#### Task prompt:
Extract the complete data exactly as given.

#### Source material:

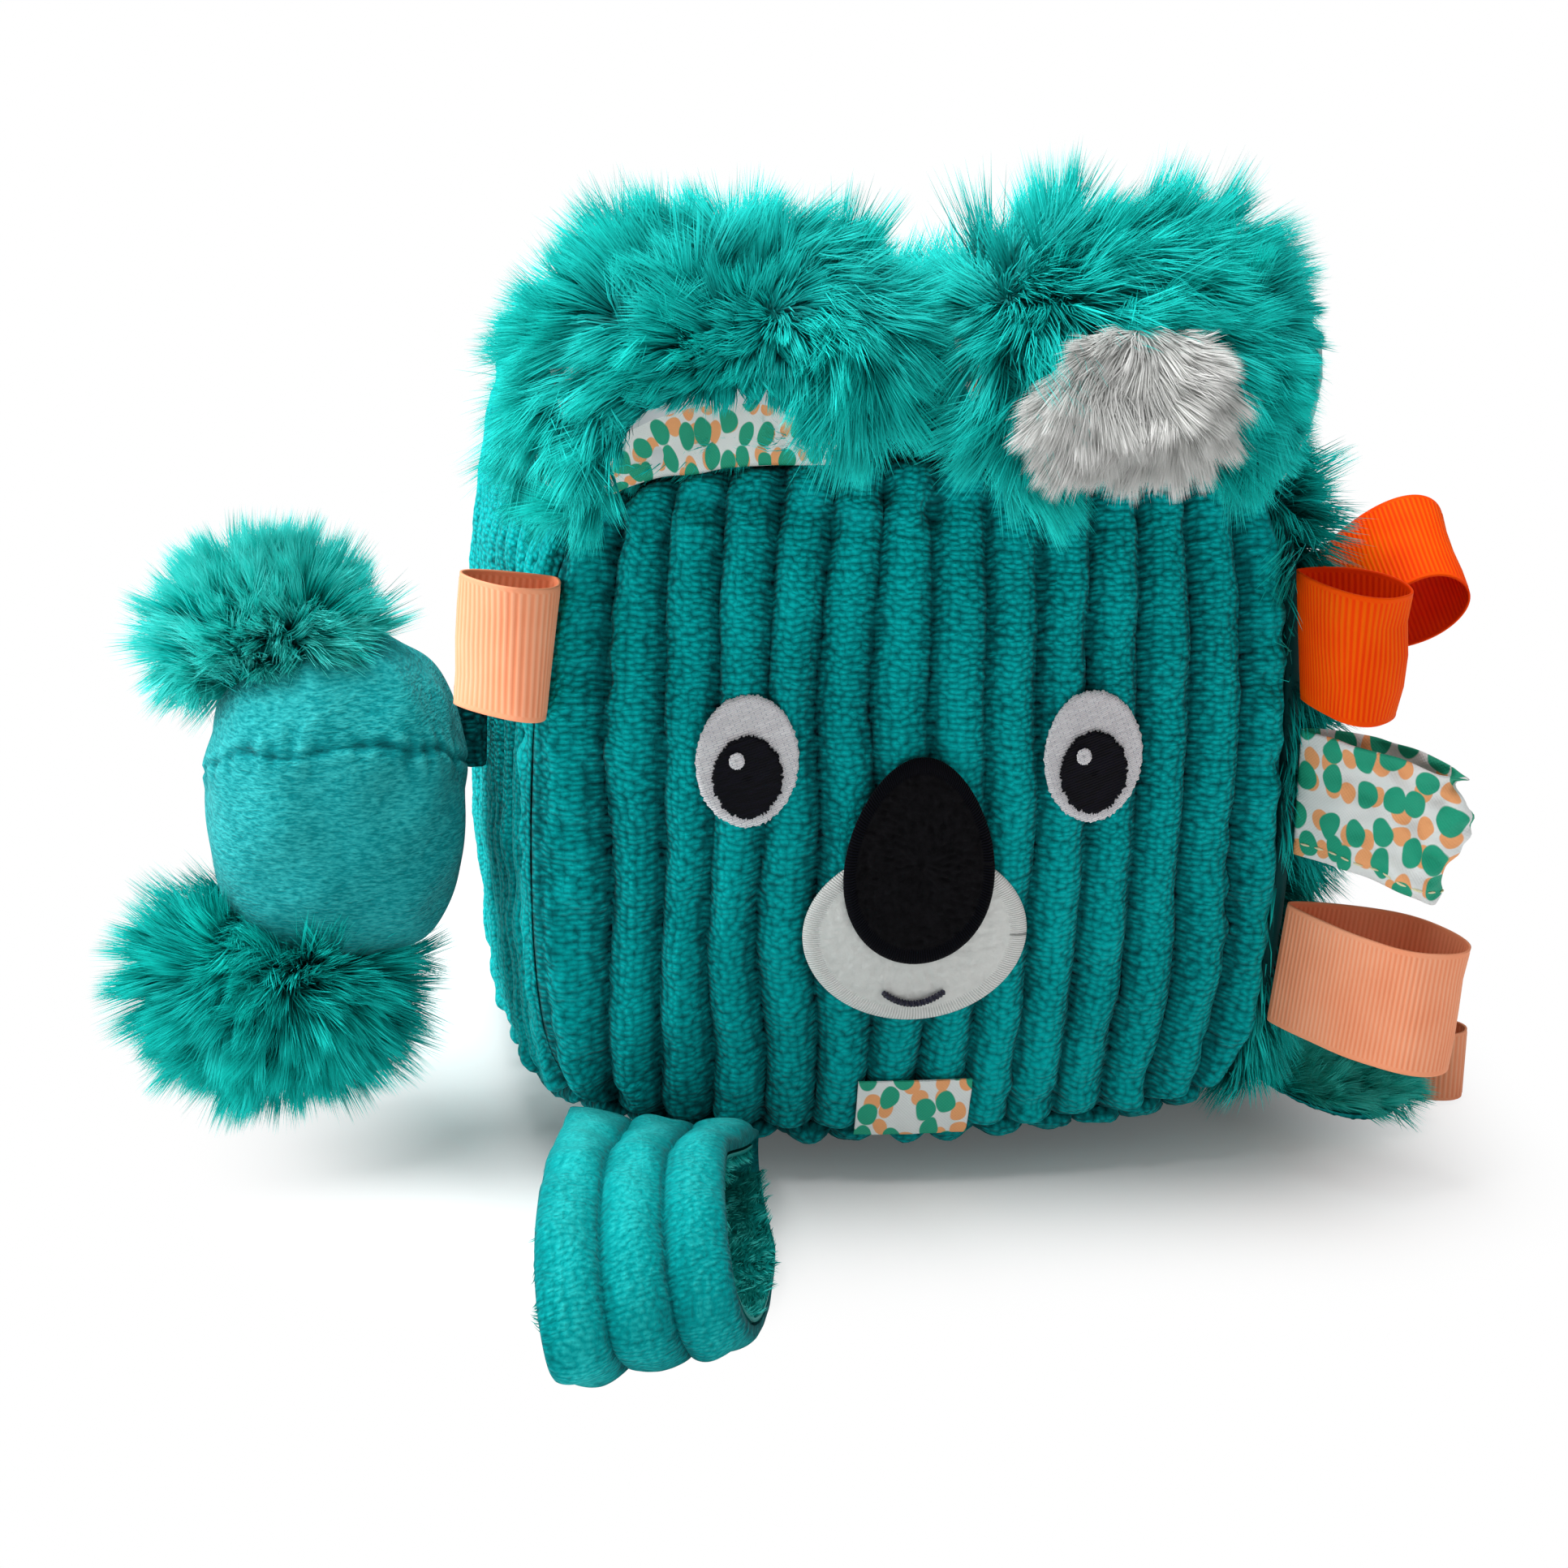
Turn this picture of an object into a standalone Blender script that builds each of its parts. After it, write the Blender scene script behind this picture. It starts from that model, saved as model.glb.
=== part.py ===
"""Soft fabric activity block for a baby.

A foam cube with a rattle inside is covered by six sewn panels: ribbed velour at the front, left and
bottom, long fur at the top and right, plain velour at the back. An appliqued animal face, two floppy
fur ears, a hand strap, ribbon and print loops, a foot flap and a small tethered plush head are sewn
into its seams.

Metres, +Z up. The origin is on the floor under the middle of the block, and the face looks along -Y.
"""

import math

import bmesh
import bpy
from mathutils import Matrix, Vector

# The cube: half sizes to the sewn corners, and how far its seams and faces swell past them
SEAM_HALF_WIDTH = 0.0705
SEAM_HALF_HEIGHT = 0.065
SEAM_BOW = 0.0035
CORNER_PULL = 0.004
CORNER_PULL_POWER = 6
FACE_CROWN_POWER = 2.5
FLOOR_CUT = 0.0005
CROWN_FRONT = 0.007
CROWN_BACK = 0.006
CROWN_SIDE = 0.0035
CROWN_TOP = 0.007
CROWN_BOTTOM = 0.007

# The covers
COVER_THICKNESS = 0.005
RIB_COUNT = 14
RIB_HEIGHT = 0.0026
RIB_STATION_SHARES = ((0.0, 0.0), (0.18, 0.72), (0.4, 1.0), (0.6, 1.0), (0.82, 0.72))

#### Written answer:
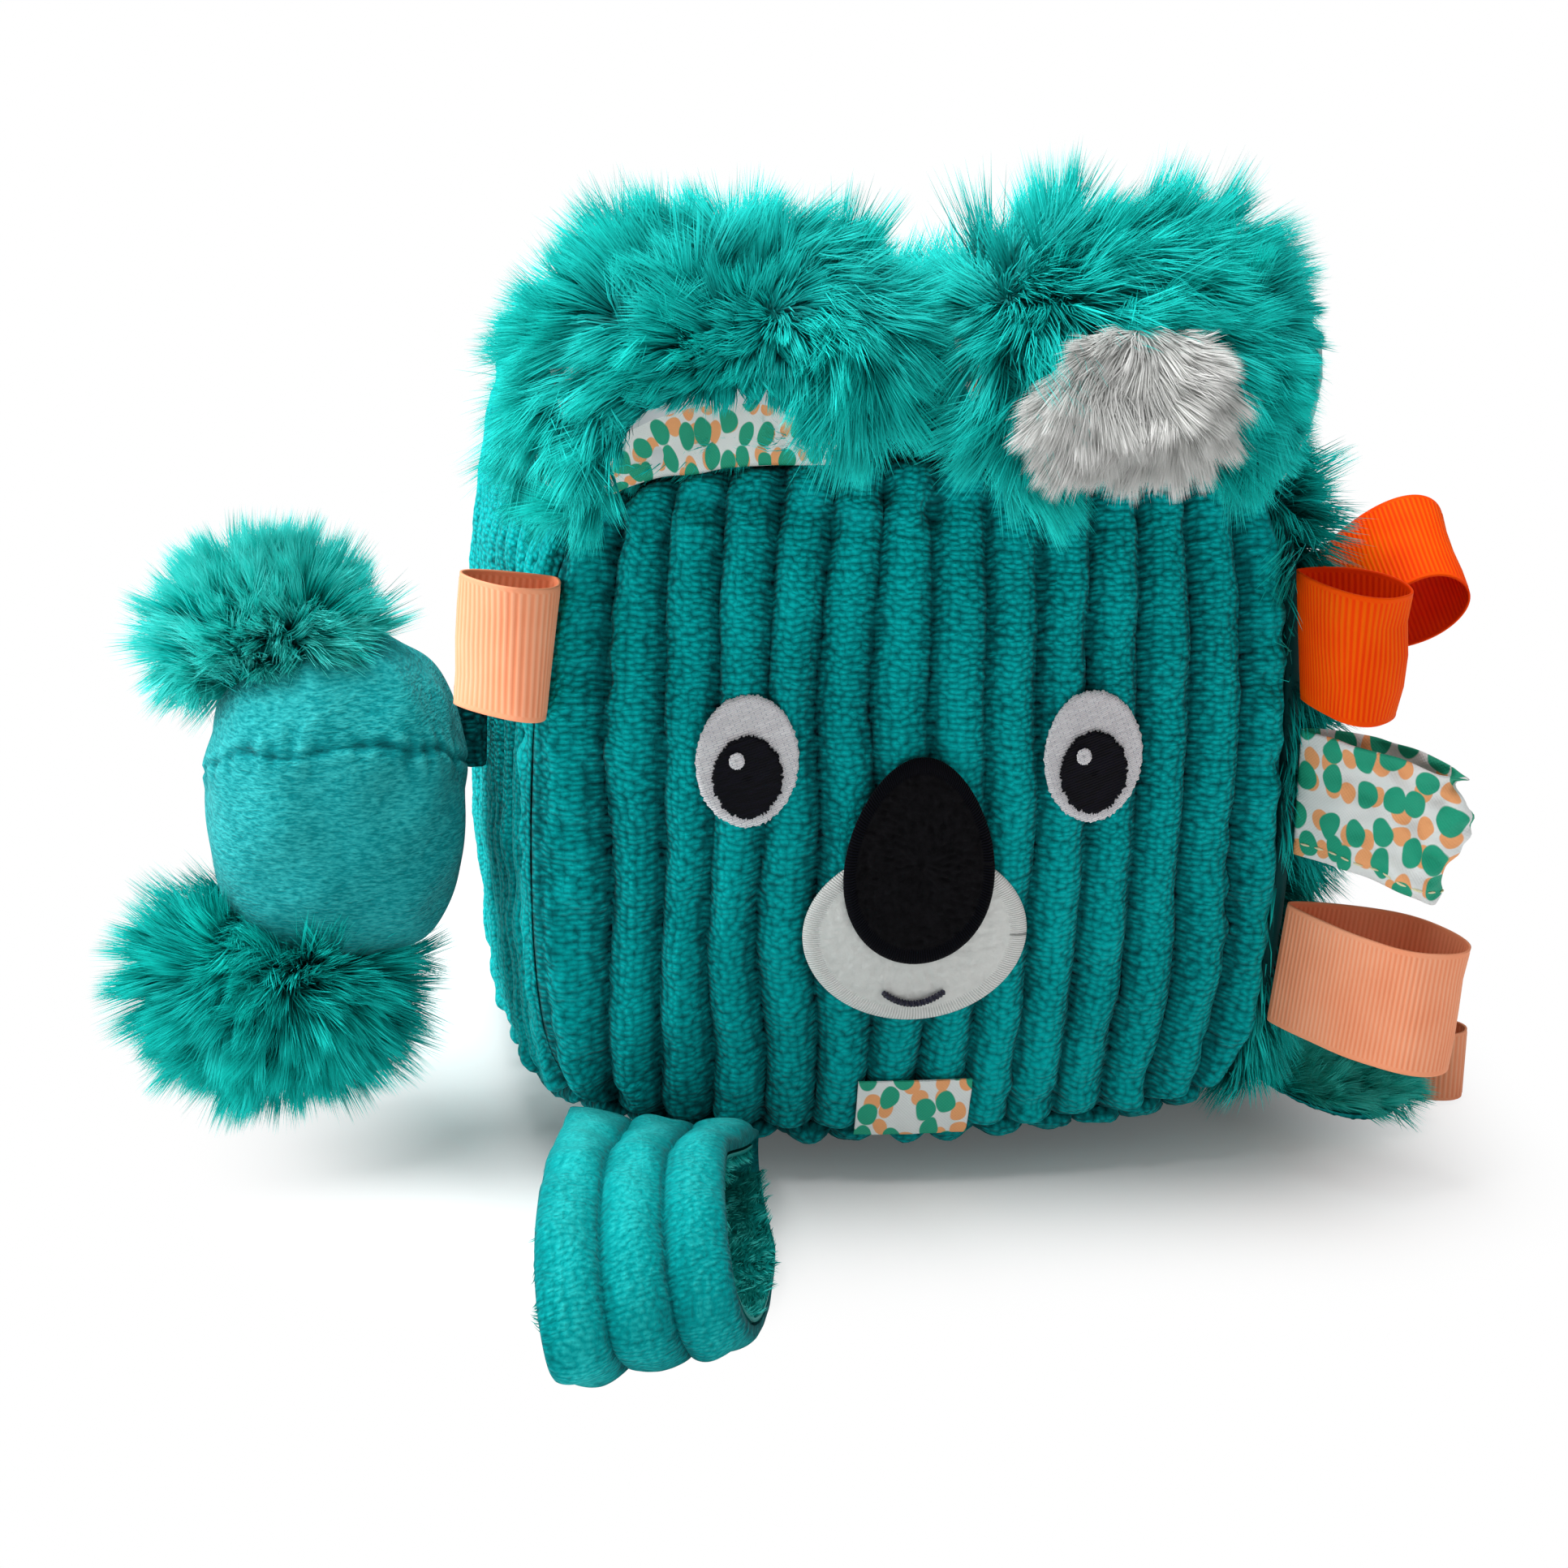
Turn this picture of an object into a standalone Blender script that builds each of its parts. After it, write the Blender scene script behind this picture. It starts from that model, saved as model.glb.
=== part.py ===
"""Soft fabric activity block for a baby.

A foam cube with a rattle inside is covered by six sewn panels: ribbed velour at the front, left and
bottom, long fur at the top and right, plain velour at the back. An appliqued animal face, two floppy
fur ears, a hand strap, ribbon and print loops, a foot flap and a small tethered plush head are sewn
into its seams.

Metres, +Z up. The origin is on the floor under the middle of the block, and the face looks along -Y.
"""

import math

import bmesh
import bpy
from mathutils import Matrix, Vector

# The cube: half sizes to the sewn corners, and how far its seams and faces swell past them
SEAM_HALF_WIDTH = 0.0705
SEAM_HALF_HEIGHT = 0.065
SEAM_BOW = 0.0035
CORNER_PULL = 0.004
CORNER_PULL_POWER = 6
FACE_CROWN_POWER = 2.5
FLOOR_CUT = 0.0005
CROWN_FRONT = 0.007
CROWN_BACK = 0.006
CROWN_SIDE = 0.0035
CROWN_TOP = 0.007
CROWN_BOTTOM = 0.007

# The covers
COVER_THICKNESS = 0.005
RIB_COUNT = 14
RIB_HEIGHT = 0.0026
RIB_STATION_SHARES = ((0.0, 0.0), (0.18, 0.72), (0.4, 1.0), (0.6, 1.0), (0.82, 0.72))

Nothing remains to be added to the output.